To Buy or Not To Buy is an accessible and thorough interactive guidebook to the problem of compulsive shopping. It contains an overview of this addiction and a large cross-cut of tips, tools, techniques, and strategies for dealing with it. Readers are asked to fill out a personal history of shopping, spending, and money, looking at family influences, brainwashing by the media, etc. There is also a section on triggers to overshopping and aftershocks or undesirable consequences.

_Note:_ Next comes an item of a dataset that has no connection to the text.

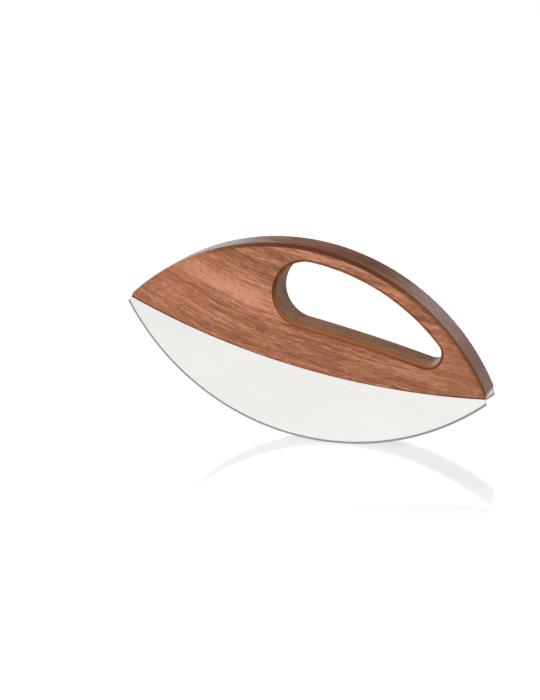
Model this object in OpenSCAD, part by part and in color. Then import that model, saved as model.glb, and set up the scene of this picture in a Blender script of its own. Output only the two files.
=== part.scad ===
// Twin-blade mezzaluna: a one-piece wooden handle between two parallel curved blades.
// Frame: X runs along the blades, +Z is up from the cutting edges to the grip, Y is the thickness.
// The origin lies under the middle of the object, at the lowest point of the cutting edges.
// Its outlines are arcs, each given by its chord and its rise or sag.

/* [Blades] */
// Length of each blade between the lower corners of its ends
blade_length = 240; // [220:1:260]
// Rise of the curved cutting edge from its lowest point to those corners
edge_rise = 55.8; // [50:0.2:62]
// Height of the blade's short ends, up to the border of the wood
end_height = 4; // [2.5:0.1:6]
// Lean of the short ends, from upright
end_lean = 27; // [15:1:35]
// Thickness of the blade steel
blade_thickness = 1.5; // [1.2:0.1:2]
// Width of the ground bevel on each side of the cutting edge
bevel_width = 1.6; // [1:0.1:3]
// Flat left at the very edge of the ground bevel
edge_land = 0.2; // [0.1:0.05:0.4]

/* [Handle] */
// Thickness of the handle across its two flat sides
handle_thickness = 25; // [22:0.5:30]
// Height of the top of the grip above the lowest point of the cutting edges
overall_height = 122.3; // [116:0.1:130]
// Sag of the wood's curved lower border, from its tips to mid-length
border_sag = 14.3; // [10:0.1:18]
// Distance of each blunt tip of the wood behind the lower corners of the blades
tip_inset = 2.1; // [1:0.1:6]
// Height of the blunt facet at each tip of the wood
tip_height = 2.2; // [1.5:0.1:5]
// Radius of the rounded edges of the wood
edge_round = 2; // [1:0.1:3]

/* [Finger opening] */
// Width of the grip bar between the outer curve and the opening, at mid-length
bar_width = 9.2; // [8:0.1:13]
// Radius of the opening's upper border, tighter than the outer curve's, so that the bar gets wider
// towards its ends
upper_radius = 131.2; // [128:0.2:135]
// Distance of the opening's left round end from mid-length
left_end_x = -5.3; // [-12:0.1:0]
// Radius of the opening's left round end
left_end_radius = 20.4; // [17:0.1:21]
// Distance of the opening's right round end from mid-length
right_end_x = 76.9; // [66:0.1:78]
// Radius of the opening's right round end
right_end_radius = 8.5; // [7:0.1:10.5]
// Radius of the faint arch that the opening has for its lower border
arch_radius = 1100; // [600:50:1600]

/* [Blade seats] */
// Drop of the tongue between the blades below the border of the wood
tongue_drop = 14; // [12:0.5:18]
// Depth of blade left free between the tongue and the cutting edge near the tips
tongue_setback = 12; // [10:0.5:16]
// Recess of each blade's outer face behind the flat side of the handle
blade_recess = 0.2; // [0:0.05:0.4]
// Hairline gap between the top edge of a blade and the wood above it, at mid-length
border_gap = 0.25; // [0.1:0.05:0.6]
// The same gap at the tips of the wood
tip_gap = 0.6; // [0.3:0.05:0.8]

/* [Studs] */
// Distance of the outermost studs from the ends of the blades
stud_inset = 50; // [48:1:70]
// Diameter of a stud's shank
stud_diameter = 5; // [4:0.1:5.5]
// Length of a stud from the blade to its end
stud_length = 7; // [6:0.1:8]
// Diameter of the weld flange at the foot of a stud
flange_diameter = 7; // [6.2:0.1:7.6]
// Height of the weld flange
flange_height = 0.8; // [0.6:0.1:1.2]
// Depth of the glue grooves round a stud
groove_depth = 0.3; // [0.2:0.05:0.4]
// Width of each glue groove
groove_width = 0.8; // [0.6:0.05:1]
// Clearance round and behind a stud in its blind hole
stud_clearance = 0.2; // [0.1:0.05:0.3]

/* [Hidden] */
$fn = 360;

// Room by which a cutter runs past what it cuts
over = 2;

// Radius of an arc from half of its chord and its rise
function arc_radius(half_chord, rise) = (half_chord * half_chord + rise * rise) / (2 * rise);

// Half lengths of the blades and of the wood
blade_half = blade_length / 2;
wood_half = blade_half - tip_inset;

// Cutting edge, with its centre above it
edge_radius = arc_radius(blade_half, edge_rise);
edge_centre_z = edge_radius;

// Lower border of the wood, with its centre above it
tip_z = edge_rise + end_height;
border_radius = arc_radius(wood_half, border_sag);
border_centre_z = tip_z - border_sag + border_radius;

// Outer curve of the grip, with its centre below it
grip_radius = arc_radius(wood_half, overall_height - tip_z - tip_height);
grip_centre_z = overall_height - grip_radius;

// Top edge of the blades, which falls away from the border towards the tips
blade_top_radius = arc_radius(wood_half, border_sag + border_gap - tip_gap);
blade_top_centre_z = tip_z - border_sag - border_gap + blade_top_radius;

// Faces across the thickness
face_y = handle_thickness / 2;
blade_outer_y = face_y - blade_recess;
blade_inner_y = blade_outer_y - blade_thickness;

// Centres of the grip's outer curve and of the opening's upper border
grip_centre = [0, grip_centre_z];
upper_centre = [0, overall_height - bar_width - upper_radius];

function unit(v) = v / norm(v);

// Centre of a round end of radius r at x, tangent to the opening's upper border from inside
function end_centre(x, r) =
    [x, upper_centre[1] + sqrt((upper_radius - r) * (upper_radius - r) - x * x)];
left_centre = end_centre(left_end_x, left_end_radius);
right_centre = end_centre(right_end_x, right_end_radius);

// Centre of the lower border's arch, which is tangent to both round ends from below
arch_span = norm(right_centre - left_centre);
arch_left = arch_radius + left_end_radius;
arch_right = arch_radius + right_end_radius;
arch_along = (arch_left * arch_left - arch_right * arch_right + arch_span * arch_span)
    / (2 * arch_span);
arch_away = sqrt(arch_left * arch_left - arch_along * arch_along);
end_line = unit(right_centre - left_centre);
arch_centre = left_centre + arch_along * end_line + arch_away * [end_line[1], -end_line[0]];

// The round ends are cut this little deeper than the borders they run into, which keeps the
// seam between them a real edge
end_step = 0.05;

// Heights, at x along the blade, of the border of the wood and of the tongue's lower end
function low_arc_z(centre_z, r, x) = centre_z - sqrt(r * r - x * x);
function border_z(x) = low_arc_z(border_centre_z, border_radius, x);
function tongue_z(x) = max(
    low_arc_z(border_centre_z, border_radius + tongue_drop, x),
    low_arc_z(edge_centre_z, edge_radius - tongue_setback, x));

// Studs stand evenly along each blade, half-way down the tongue
stud_count = 5;
stud_pitch = 2 * (blade_half - stud_inset) / (stud_count - 1);
function stud_x(i) = (i - (stud_count + 1) / 2) * stud_pitch;
function stud_z(i) = (border_z(stud_x(i)) + tongue_z(stud_x(i))) / 2;

// Turns a shape drawn in the XY plane upright, so that its Y becomes Z and its thickness runs
// along Y, centred on the middle plane
module upright() {
    rotate([90, 0, 0]) children();
}

// Flat disc of radius r about a centre in the XZ plane
module disc(centre, r, thickness) {
    upright() translate([centre[0], centre[1], -thickness / 2]) cylinder(r = r, h = thickness);
}

// Half section of a disc whose two rims are rounded outwards
module rounded_section(r, thickness, fillet) {
    translate([0, -thickness / 2]) square([r - fillet, thickness]);
    translate([0, -thickness / 2 + fillet]) square([r, thickness - 2 * fillet]);
    for (side = [-1, 1])
        translate([r - fillet, side * (thickness / 2 - fillet)]) circle(r = fillet);
}

// Disc with rounded rims about a centre in the XZ plane
module rounded_disc(centre, r, thickness, fillet) {
    upright() translate([centre[0], centre[1], 0])
        rotate_extrude() intersection() {
            rounded_section(r, thickness, fillet);
            translate([0, -thickness]) square([r + over, 2 * thickness]);
        }
}

// Half section of a cutter that leaves rounded rims on the hole it makes
module flared_section(r, thickness, fillet) {
    translate([0, -thickness / 2 - over]) square([r, thickness + 2 * over]);
    for (side = [-1, 1])
        scale([1, side]) difference() {
            translate([0, thickness / 2 - fillet]) square([r + fillet, fillet + over]);
            translate([r + fillet, thickness / 2 - fillet]) circle(r = fillet);
        }
}

// Flared cutter about a centre in the XZ plane
module flared_disc(centre, r, thickness, fillet) {
    upright() translate([centre[0], centre[1], 0])
        rotate_extrude() flared_section(r, thickness, fillet);
}

module handle() {
    color([0.62, 0.36, 0.24]) difference() {
        union() {
            grip_block();
            tongue();
        }
        finger_opening();
        stud_holes();
    }
}

// Lens between the outer curve of the grip and the border along the blades
module grip_block() {
    intersection() {
        rounded_disc(grip_centre, grip_radius, handle_thickness, edge_round);
        disc([0, border_centre_z], border_radius, handle_thickness + 2 * over);
        translate([-wood_half, -face_y - over, 0])
            cube([2 * wood_half, handle_thickness + 2 * over, overall_height + over]);
    }
}

// Tongue of the handle that goes down between the blades and carries them
module tongue() {
    intersection() {
        disc([0, border_centre_z], border_radius + tongue_drop, 2 * blade_inner_y);
        disc([0, edge_centre_z], edge_radius - tongue_setback, 2 * blade_inner_y);
        translate([-blade_half, -blade_inner_y - over, 0])
            cube([blade_length, 2 * blade_inner_y + 2 * over, tip_z]);
    }
}

// Region between the two round ends. Its sides follow the lines from each round end's centre to
// where that end meets the borders above and below, and leave the centre itself outside.
module between_ends() {
    towards_left = unit(left_centre - upper_centre);
    towards_right = unit(right_centre - upper_centre);
    below_left = unit(arch_centre - left_centre);
    below_right = unit(arch_centre - right_centre);
    up_reach = 1.15 * upper_radius;
    down_reach = edge_round + over;
    upright() linear_extrude(height = handle_thickness + 4 * over, center = true) polygon([
        left_centre + left_end_radius / 2 * end_line,
        left_centre + left_end_radius / 2 * towards_left,
        upper_centre + up_reach * towards_left,
        upper_centre + up_reach * towards_right,
        right_centre + right_end_radius / 2 * towards_right,
        right_centre - right_end_radius / 2 * end_line,
        right_centre + right_end_radius / 2 * below_right,
        right_centre + (right_end_radius + down_reach) * below_right,
        left_centre + (left_end_radius + down_reach) * below_left,
        left_centre + left_end_radius / 2 * below_left]);
}

// One round end of the finger opening, up to where it meets the borders above and below
module round_end(centre, r) {
    difference() {
        flared_disc(centre, r + end_step, handle_thickness, edge_round);
        between_ends();
    }
}

// Finger opening with rounded rims on both sides of the handle
module finger_opening() {
    round_end(left_centre, left_end_radius);
    round_end(right_centre, right_end_radius);
    difference() {
        intersection() {
            flared_disc(upper_centre, upper_radius, handle_thickness, edge_round);
            between_ends();
        }
        rounded_disc(arch_centre, arch_radius, handle_thickness, edge_round);
    }
}

// Cylinder along Y, from the inner face of a blade towards the middle plane; side is -1 for the
// front blade and 1 for the rear one
module from_blade(i, side, start, radius, height) {
    translate([stud_x(i), side * (blade_inner_y - start), stud_z(i)])
        rotate([side * 90, 0, 0]) cylinder(r = radius, h = height);
}

// Blind holes in both faces of the tongue for the studs of the blades
module stud_holes() {
    for (side = [-1, 1], i = [1 : stud_count]) {
        from_blade(i, side, -over, stud_diameter / 2 + stud_clearance,
            over + stud_length + stud_clearance);
        from_blade(i, side, -over, flange_diameter / 2 + stud_clearance,
            over + flange_height + stud_clearance);
    }
}

// Blade plate: a disc with a double bevel on its rim, cut by the border of the wood and by the
// two end facets. It is centred on the middle plane.
module blade_plate() {
    half = blade_thickness / 2;
    lean = tan(end_lean);
    low_z = -over;
    high_z = tip_z + over;
    low_half = blade_half + (edge_rise - low_z) * lean;
    high_half = blade_half - (high_z - edge_rise) * lean;
    difference() {
        intersection() {
            upright() translate([0, edge_centre_z, 0]) rotate_extrude()
                polygon([[0, -half], [edge_radius - bevel_width, -half],
                    [edge_radius, -edge_land / 2], [edge_radius, edge_land / 2],
                    [edge_radius - bevel_width, half], [0, half]]);
            upright() linear_extrude(height = blade_thickness + 2 * over, center = true)
                polygon([[-low_half, low_z], [low_half, low_z],
                    [high_half, high_z], [-high_half, high_z]]);
        }
        disc([0, blade_top_centre_z], blade_top_radius, blade_thickness + 2 * over);
    }
}

module front_blade() {
    color([0.80, 0.80, 0.79]) translate([0, -(blade_inner_y + blade_outer_y) / 2, 0])
        blade_plate();
}

module rear_blade() {
    color([0.80, 0.80, 0.79]) translate([0, (blade_inner_y + blade_outer_y) / 2, 0])
        blade_plate();
}

// Stud number i of one blade: a shank with a weld flange at its foot and two glue grooves
module stud(i, side) {
    free_length = stud_length - flange_height;
    color([0.66, 0.66, 0.65]) difference() {
        union() {
            from_blade(i, side, 0, flange_diameter / 2, flange_height);
            from_blade(i, side, 0, stud_diameter / 2, stud_length);
        }
        for (share = [1 / 3, 2 / 3])
            difference() {
                groove_start = flange_height + share * free_length - groove_width / 2;
                from_blade(i, side, groove_start, stud_diameter / 2 + over, groove_width);
                from_blade(i, side, groove_start - over, stud_diameter / 2 - groove_depth,
                    groove_width + 2 * over);
            }
    }
}

handle();
front_blade();
rear_blade();
stud(1, -1);  // front_blade_stud_1
stud(2, -1);  // front_blade_stud_2
stud(3, -1);  // front_blade_stud_3
stud(4, -1);  // front_blade_stud_4
stud(5, -1);  // front_blade_stud_5
stud(1, 1);  // rear_blade_stud_1
stud(2, 1);  // rear_blade_stud_2
stud(3, 1);  // rear_blade_stud_3
stud(4, 1);  // rear_blade_stud_4
stud(5, 1);  // rear_blade_stud_5
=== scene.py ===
"""Twin-blade mezzaluna: finishes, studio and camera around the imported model.

Lengths are in metres, in the frame of the part: X along the blades, Y across the thickness, Z up
from the cutting edges. The floor touches the cutting edges while the part is rocked towards its
right end, so the floor is a plane that leans in the part's frame, and the camera is given on it.

A smooth step such as WALL_DULLNESS is given by the two places that it runs between and then by
the value at each. Where only the places are given, the values are 0 and 1.
"""
import math

import bpy
import numpy as np
from mathutils import Matrix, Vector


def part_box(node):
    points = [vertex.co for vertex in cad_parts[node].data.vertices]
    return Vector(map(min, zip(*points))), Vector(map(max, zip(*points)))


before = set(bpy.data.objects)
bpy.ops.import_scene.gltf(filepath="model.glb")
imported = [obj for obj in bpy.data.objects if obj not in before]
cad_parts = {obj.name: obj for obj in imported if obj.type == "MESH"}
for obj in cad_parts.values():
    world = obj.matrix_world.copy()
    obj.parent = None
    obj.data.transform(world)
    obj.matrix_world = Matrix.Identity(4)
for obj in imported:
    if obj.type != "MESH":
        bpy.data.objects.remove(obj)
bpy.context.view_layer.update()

MM = 0.001

# Sizes that the part's source gives too. The grip's arc is taken down to the corners under the
# blunt tips of the wood, so at the tips it lies 2.2 mm lower than the real one.
BLADE_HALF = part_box("front_blade")[1].x
EDGE_RISE = 55.8 * MM
EDGE_RADIUS = (BLADE_HALF**2 + EDGE_RISE**2) / (2 * EDGE_RISE)
GRIP_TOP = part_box("handle")[1].z
WOOD_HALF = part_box("handle")[1].x
TIP_Z = EDGE_RISE + 4.0 * MM
GRIP_RADIUS = (WOOD_HALF**2 + (GRIP_TOP - TIP_Z)**2) / (2 * (GRIP_TOP - TIP_Z))
GRIP_CENTRE_Z = GRIP_TOP - GRIP_RADIUS
BORDER_SAG = 14.3 * MM
BORDER_RADIUS = (WOOD_HALF**2 + BORDER_SAG**2) / (2 * BORDER_SAG)
BORDER_CENTRE_Z = TIP_Z - BORDER_SAG + BORDER_RADIUS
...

Benson goes on to suggest mindfulness about becoming financially fit through the elimination of credit card debt and an emphasis on saving money. This will be hard given these two statistics: three out of every five Americans who carry credit cards have credit card debt (half of them owe more than $6,000 and a full 13 percent owe more than $25,000), and the United States has the lowest rate of savings in the entire Western world. Benson provides plenty of advice on countering the pressure to consume, tips on mindful shopping, and ways to enlist the body, heart, mind, and soul to balance our desire for material things. She concludes with three spiritual approaches that can be very helpful in reshaping our ideas and habits of shopping: the cultivation of "true wealth," the consideration of voluntary simplicity, and the contemplation of wabi sabi. Here's a final thought:

"Enough makes life rich; too much leans toward misery. But in our culture, we're led to wolf down more than we can digest. We supersize work and ambition just as unhealthily as we supersize fast food. In the process, our intuitive balance, our instinct for knowing how much is enough, is thrown off. Regaining it involves clear seeing, compassion toward yourself, restraint, and the capacity to be still in the present moment, with nothing added."